> [Direction]:
Retype exactly the lines below, beginning with the first and ending with the line where "const BEYOND = 150;" appears.

**** Supplied data

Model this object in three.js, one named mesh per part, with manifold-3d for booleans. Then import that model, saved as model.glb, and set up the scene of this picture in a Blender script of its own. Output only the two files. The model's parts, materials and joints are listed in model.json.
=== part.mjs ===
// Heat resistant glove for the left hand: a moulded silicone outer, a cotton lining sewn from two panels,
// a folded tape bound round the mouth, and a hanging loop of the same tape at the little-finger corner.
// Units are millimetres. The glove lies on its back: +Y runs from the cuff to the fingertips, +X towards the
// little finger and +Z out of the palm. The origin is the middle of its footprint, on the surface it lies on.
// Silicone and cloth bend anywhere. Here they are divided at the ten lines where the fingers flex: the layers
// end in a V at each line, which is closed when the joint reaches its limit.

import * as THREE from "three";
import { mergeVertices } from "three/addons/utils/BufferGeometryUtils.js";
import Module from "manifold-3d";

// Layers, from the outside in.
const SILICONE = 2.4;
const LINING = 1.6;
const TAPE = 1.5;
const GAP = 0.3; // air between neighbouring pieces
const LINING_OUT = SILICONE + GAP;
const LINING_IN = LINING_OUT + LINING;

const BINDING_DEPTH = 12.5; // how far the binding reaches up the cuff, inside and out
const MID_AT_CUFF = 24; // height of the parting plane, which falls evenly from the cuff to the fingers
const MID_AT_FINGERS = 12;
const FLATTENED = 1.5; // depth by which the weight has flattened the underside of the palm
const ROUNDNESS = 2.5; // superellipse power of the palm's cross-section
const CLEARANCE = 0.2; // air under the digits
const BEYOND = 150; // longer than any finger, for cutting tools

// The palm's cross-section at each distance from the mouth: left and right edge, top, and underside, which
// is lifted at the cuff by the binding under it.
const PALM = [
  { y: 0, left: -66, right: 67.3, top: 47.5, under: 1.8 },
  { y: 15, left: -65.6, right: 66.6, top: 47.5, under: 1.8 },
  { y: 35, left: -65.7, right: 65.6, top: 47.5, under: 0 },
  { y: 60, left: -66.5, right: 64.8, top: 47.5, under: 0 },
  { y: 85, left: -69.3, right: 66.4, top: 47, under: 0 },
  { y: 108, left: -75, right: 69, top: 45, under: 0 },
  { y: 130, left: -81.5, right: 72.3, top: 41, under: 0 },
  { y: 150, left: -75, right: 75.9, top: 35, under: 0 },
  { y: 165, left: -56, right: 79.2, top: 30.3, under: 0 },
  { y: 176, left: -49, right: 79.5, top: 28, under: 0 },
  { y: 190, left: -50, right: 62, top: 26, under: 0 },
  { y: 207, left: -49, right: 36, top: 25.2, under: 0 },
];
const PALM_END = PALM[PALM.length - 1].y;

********

> [Written response]:
Model this object in three.js, one named mesh per part, with manifold-3d for booleans. Then import that model, saved as model.glb, and set up the scene of this picture in a Blender script of its own. Output only the two files. The model's parts, materials and joints are listed in model.json.
=== part.mjs ===
// Heat resistant glove for the left hand: a moulded silicone outer, a cotton lining sewn from two panels,
// a folded tape bound round the mouth, and a hanging loop of the same tape at the little-finger corner.
// Units are millimetres. The glove lies on its back: +Y runs from the cuff to the fingertips, +X towards the
// little finger and +Z out of the palm. The origin is the middle of its footprint, on the surface it lies on.
// Silicone and cloth bend anywhere. Here they are divided at the ten lines where the fingers flex: the layers
// end in a V at each line, which is closed when the joint reaches its limit.

import * as THREE from "three";
import { mergeVertices } from "three/addons/utils/BufferGeometryUtils.js";
import Module from "manifold-3d";

// Layers, from the outside in.
const SILICONE = 2.4;
const LINING = 1.6;
const TAPE = 1.5;
const GAP = 0.3; // air between neighbouring pieces
const LINING_OUT = SILICONE + GAP;
const LINING_IN = LINING_OUT + LINING;

const BINDING_DEPTH = 12.5; // how far the binding reaches up the cuff, inside and out
const MID_AT_CUFF = 24; // height of the parting plane, which falls evenly from the cuff to the fingers
const MID_AT_FINGERS = 12;
const FLATTENED = 1.5; // depth by which the weight has flattened the underside of the palm
const ROUNDNESS = 2.5; // superellipse power of the palm's cross-section
const CLEARANCE = 0.2; // air under the digits
const BEYOND = 150; // longer than any finger, for cutting tools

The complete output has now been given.